The 6V6 tube is rated for 50 mA plate current (average), which means that the signal current swing must be less than about ±40 mA (peak). Similarly, the tube is rated for a plate voltage of 250 V (nominally, but it is frequently overdriven in this respect), so the signal voltage needs to be less than about ±120 V (peak).
The signal power available at the output is therefore the RMS current multiplied by the RMS voltage, or:
$$\frac{40 mA}{\sqrt{2}} \cdot \frac{120 V}{\sqrt{2}} = \frac{4.8 W}{2} = 2.4 W$$
If you use a lower plate voltage, the available power is reduced proportionally.
Note that this works out to an output impedance of:
$$Z_{out} = \frac{120 V}{40 mA} = 3000 \Omega$$
To drive an 8Ω speaker, you'd use a 3000Ω:8Ω transformer (19.4:1 turns ratio), which would give you 4.38 VRMS and 548 mARMS at the speaker.
In addition to what Dave Tweed said (+1), the transformer in this case also eliminates the DC bias current from going to the speaker, and decouples the common mode input and output voltages.
The plate current of V1 sits at a center value when idle. The input signal causes the plate current to go both up and down from the center value according to the peaks and troughs of the input signal.
Even if there was a speaker that was impedance-matched to the plate of the 6V6, the DC bias current thru it would not be desirable. The transformer also blocks DC, while passing the relevant AC parts of the signal.
Note that impedance matching is still the primary reason. Since a transformer is required for that anyway, the designer of the circuit made use of the fact that it also blocks DC, and that the common mode input and output voltages are decoupled. This latter fact allows one side of the speaker to be grounded, even though the transformer primary is tied to 300 V.
Short Answer: Reduce output impedance to prevent significant voltage loading
For good bass response the speaker is a linear motor/generator with back EMF on kick drum pulses. Thus the output impedance must be much lower than the speaker. THis is also called the Dampening Factor= Zspeaker/Zout and is only 20 on cheap low power amps , 100 on good amps and 1000 on great power amps.
So what is it on a Vacuum Tube Amp?
THat depends on the Tube Zout divided by turns ratio of transformer squared.
So the impedance reduction of turns ratio n² reduces the high output impedance to somewhat lower than the speaker impedance.
Without specs, its hard to guess but never as good as soldid state but infact the harmonic distortion from back EMF, not just the tube's soft limiting but of the poor damping factor may be "pleasant" to some guitar players but "muddy" to audio experts playing broad spectrum.

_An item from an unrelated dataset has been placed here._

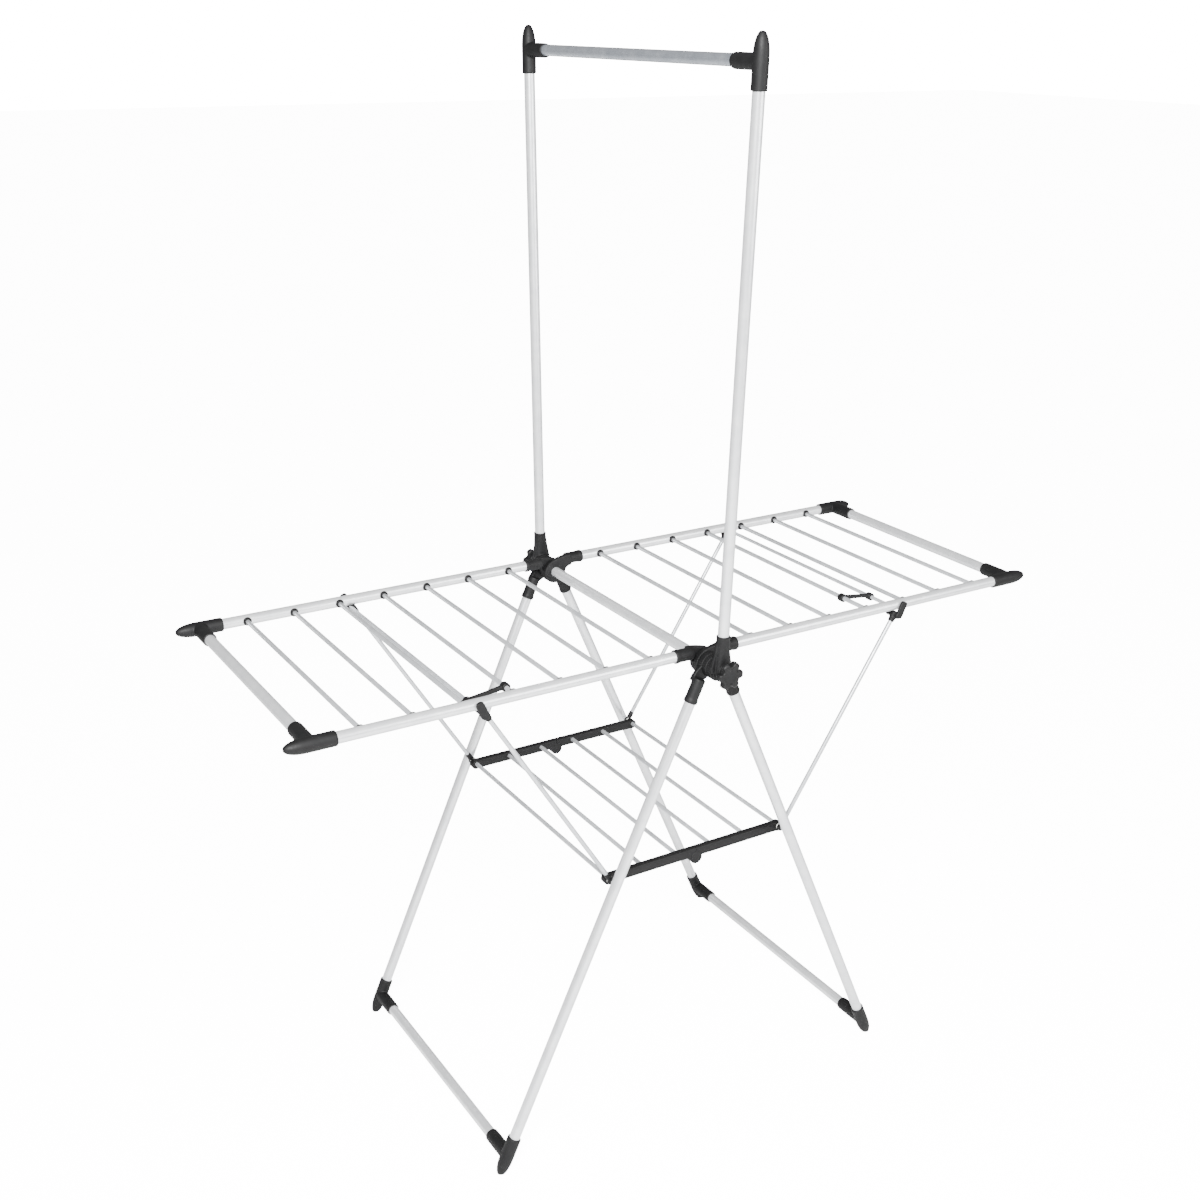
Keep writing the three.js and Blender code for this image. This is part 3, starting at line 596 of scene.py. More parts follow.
def socket(bm, start, mouth, radius):
    """A round socket that widens a little to a rolled mouth."""
    length = (mouth - start).length
    profile = [(0, 0), (radius - 1, 0), (radius - 0.4, 1.5), (radius - 0.4, length - 9),
               (radius + 0.3, length - 6), (radius + 0.5, length - 3), (radius + 0.3, length - 0.6),
               (radius - 0.3, length), (0, length)]
    turned(bm, profile, start, mouth - start, 40)


def plate(bm, path, low, high, power, count):
    """A rounded plate within a layer across Y that follows (x, z, half width) places."""
    low, high = sorted((low, high))
    middle = (low + high) / 2
    half = (high - low) / 2
    rings = []
    for k, (x, z, wide) in enumerate(path):
        before = path[max(k - 1, 0)]
        after = path[min(k + 1, len(path) - 1)]
        heading = Vector((after[0] - before[0], 0, after[1] - before[1])).normalized()
        up = Vector((-heading.z, 0, heading.x))
        rings.append(rounded_ring(Vector((x, middle, z)), Vector((0, 1, 0)), up, half, wide, power, count))
    loft(bm, rings)


print("socket radius", round(SOCKET_RADIUS, 2), "mm, tube hole radius", round(TUBE_HOLE, 2), "mm")

# %% [markdown]
# ## Wing and leg knuckles
#
# A knuckle is one moulding of a disc, an arm and a socket. A wing's arm rises like a gooseneck, because the
# rods lie above the pivot. A leg's arm drops to the leg, outside the wing's socket, so that the wing can fold
# past it. The eight could be mirrored copies of two shapes, but the tubes don't lie alike on both sides, so
# one function makes each from its own tube.

# %% One knuckle
BOLT_HOLE = 4.0
TOOTH_DEPTH = 0.9
ARM_SQUARENESS = 7
CUTTER_OVERRUN = 2
TUBE_END_GAP = 0.2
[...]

Since turns ratio also reduces voltage by n, the tube voltage swing must be n times bigger than what the speaker sees
e.g. thus maybe 9 times bigger swing and Vdc and /81 reduction of the high output impedance.. .perhaps more turn ratio... 20;1 Voltage ratio is 400:1 impedance ratio possibly giving a dampening factor of <10 ie poor D.F. so they often used 16 Ohm speakers.
BTW Many Tube amp designs are much better than this one.
I need to correct your misleading terminology. It is an impedance matching power transformer, not a step-down transformer!
In order for you to understand the answer, you need to know:
1) The purpose of an amplifier, is to amplify power (not current or voltage).
2) Vacuum tube devices could only provide "small" currents, but could handle high voltages.
3) Vacuum tubes had impedances of K ohms, while speaker impedances were in the order of ohms.
Since P = VI, to provide the max power amplification with small current devices, one has to use the max voltage that the device can handle (this is the answer to your "why high voltages" question).
Since max power transfer between two devices occurs when their impedances match, the impedance matching power transformer was the ideal solution to this problem (and the other problems mentioned in the other answers).
The voltage rails of any circuit, are required because of the "conservation of energy law." Although signal power is being amplified, it comes at the cost of the power supplied by the voltage rails.